◆ WRITTEN REQUEST: Copy all the material below, exactly as it stands.
*****
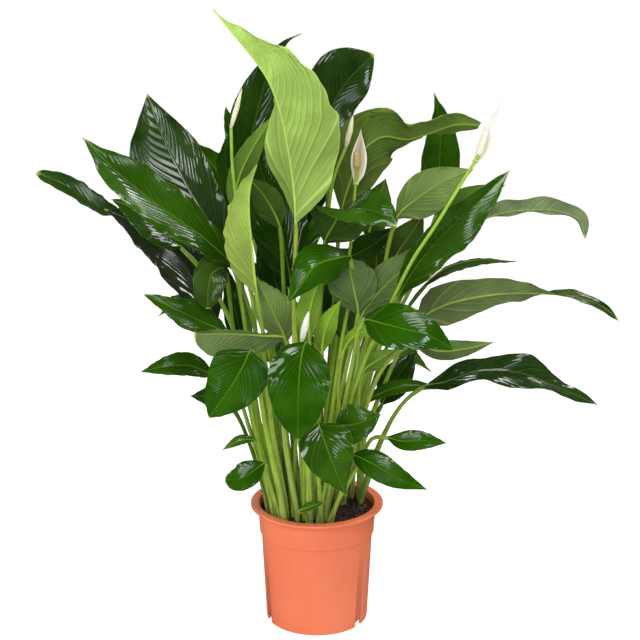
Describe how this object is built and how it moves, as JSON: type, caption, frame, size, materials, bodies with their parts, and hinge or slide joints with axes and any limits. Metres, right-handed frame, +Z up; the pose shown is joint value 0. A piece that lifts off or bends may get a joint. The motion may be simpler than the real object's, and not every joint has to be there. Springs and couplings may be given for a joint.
{
  "type": "potted peace lily",
  "caption": "Peace lily with long pointed leaves on upright stalks and white spathe blooms, growing in a round tapered plastic nursery pot with a rolled rim.",
  "frame": {"origin": "centre of the pot's foot, on the surface that the pot stands on", "axes": "+Z up along the pot's axis, -Y towards the picture's viewer, +X to the viewer's right"},
  "size_m": [0.8949, 0.5621, 0.9663],
  "materials": {
    "terracotta_plastic": "moulded satin plastic",
    "soil": "crumbly peat, matt",
    "leaf": "waxy upper side, matt underside",
    "bloom_stalk": "smooth plant stalk",
    "spathe": "soft white petal",
    "spadix": "bumpy and matt"
  },
  "bodies": {
    "root": {"pot": "terracotta_plastic", "soil": "soil", "leaf_tall_front": "leaf", "leaf_top_back": "leaf", "leaf_top_left": "leaf", "leaf_wavy_left": "leaf", "leaf_furled": "leaf", "leaf_olive_left": "leaf", "leaf_dark_middle": "leaf", "leaf_striped_left": "leaf", "leaf_left_upper": "leaf", "leaf_far_left": "leaf", "leaf_left_lower": "leaf", "leaf_purple_left": "leaf", "leaf_left_pointed": "leaf", "leaf_level_left": "leaf", "leaf_left_low": "leaf", "leaf_heart_left": "leaf", "leaf_heart_middle": "leaf", "leaf_grey_middle": "leaf", "leaf_yellow_green": "leaf", "leaf_upright_left": "leaf", "leaf_arching_middle": "leaf", "leaf_big_right": "leaf", "leaf_right_upright": "leaf", "leaf_right_green": "leaf", "leaf_right_light": "leaf", "leaf_right_glossy": "leaf", "leaf_far_right_high": "leaf", "leaf_far_right": "leaf", "leaf_bright_right": "leaf", "leaf_right_pale": "leaf", "leaf_wavy_right": "leaf", "leaf_low_right": "leaf", "leaf_hanging_low": "leaf", "leaf_small_left": "leaf", "leaf_grey_right": "leaf", "leaf_dark_glossy": "leaf", "leaf_olive_right": "leaf", "leaf_olive_top": "leaf", "leaf_dark_right": "leaf", "leaf_inner_left": "leaf", "leaf_inner_right": "leaf", "leaf_back_high": "leaf", "leaf_back_left": "leaf", "leaf_back_middle": "leaf", "leaf_back_low_left": "leaf", "leaf_back_low": "leaf", "bloom_open_stalk": "bloom_stalk", "bloom_open_spathe": "spathe", "bloom_open_spadix": "spadix", "bloom_white_right_stalk": "bloom_stalk", "bloom_white_right_spathe": "spathe", "bloom_white_right_spadix": "spadix", "bloom_slim_left_stalk": "bloom_stalk", "bloom_slim_left_spathe": "spathe", "bloom_slim_right_stalk": "bloom_stalk", "bloom_slim_right_spathe": "spathe", "bloom_bud_stalk": "bloom_stalk", "bloom_bud_spathe": "spathe"}
  },
  "joints": []
}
*****
◆ FULL SOLUTION:
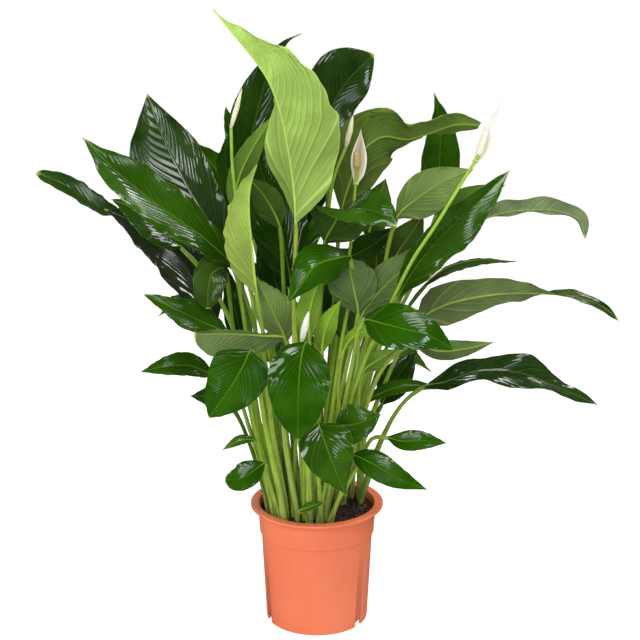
Describe how this object is built and how it moves, as JSON: type, caption, frame, size, materials, bodies with their parts, and hinge or slide joints with axes and any limits. Metres, right-handed frame, +Z up; the pose shown is joint value 0. A piece that lifts off or bends may get a joint. The motion may be simpler than the real object's, and not every joint has to be there. Springs and couplings may be given for a joint.
{
  "type": "potted peace lily",
  "caption": "Peace lily with long pointed leaves on upright stalks and white spathe blooms, growing in a round tapered plastic nursery pot with a rolled rim.",
  "frame": {"origin": "centre of the pot's foot, on the surface that the pot stands on", "axes": "+Z up along the pot's axis, -Y towards the picture's viewer, +X to the viewer's right"},
  "size_m": [0.8949, 0.5621, 0.9663],
  "materials": {
    "terracotta_plastic": "moulded satin plastic",
    "soil": "crumbly peat, matt",
    "leaf": "waxy upper side, matt underside",
    "bloom_stalk": "smooth plant stalk",
    "spathe": "soft white petal",
    "spadix": "bumpy and matt"
  },
  "bodies": {
    "root": {"pot": "terracotta_plastic", "soil": "soil", "leaf_tall_front": "leaf", "leaf_top_back": "leaf", "leaf_top_left": "leaf", "leaf_wavy_left": "leaf", "leaf_furled": "leaf", "leaf_olive_left": "leaf", "leaf_dark_middle": "leaf", "leaf_striped_left": "leaf", "leaf_left_upper": "leaf", "leaf_far_left": "leaf", "leaf_left_lower": "leaf", "leaf_purple_left": "leaf", "leaf_left_pointed": "leaf", "leaf_level_left": "leaf", "leaf_left_low": "leaf", "leaf_heart_left": "leaf", "leaf_heart_middle": "leaf", "leaf_grey_middle": "leaf", "leaf_yellow_green": "leaf", "leaf_upright_left": "leaf", "leaf_arching_middle": "leaf", "leaf_big_right": "leaf", "leaf_right_upright": "leaf", "leaf_right_green": "leaf", "leaf_right_light": "leaf", "leaf_right_glossy": "leaf", "leaf_far_right_high": "leaf", "leaf_far_right": "leaf", "leaf_bright_right": "leaf", "leaf_right_pale": "leaf", "leaf_wavy_right": "leaf", "leaf_low_right": "leaf", "leaf_hanging_low": "leaf", "leaf_small_left": "leaf", "leaf_grey_right": "leaf", "leaf_dark_glossy": "leaf", "leaf_olive_right": "leaf", "leaf_olive_top": "leaf", "leaf_dark_right": "leaf", "leaf_inner_left": "leaf", "leaf_inner_right": "leaf", "leaf_back_high": "leaf", "leaf_back_left": "leaf", "leaf_back_middle": "leaf", "leaf_back_low_left": "leaf", "leaf_back_low": "leaf", "bloom_open_stalk": "bloom_stalk", "bloom_open_spathe": "spathe", "bloom_open_spadix": "spadix", "bloom_white_right_stalk": "bloom_stalk", "bloom_white_right_spathe": "spathe", "bloom_white_right_spadix": "spadix", "bloom_slim_left_stalk": "bloom_stalk", "bloom_slim_left_spathe": "spathe", "bloom_slim_right_stalk": "bloom_stalk", "bloom_slim_right_spathe": "spathe", "bloom_bud_stalk": "bloom_stalk", "bloom_bud_spathe": "spathe"}
  },
  "joints": []
}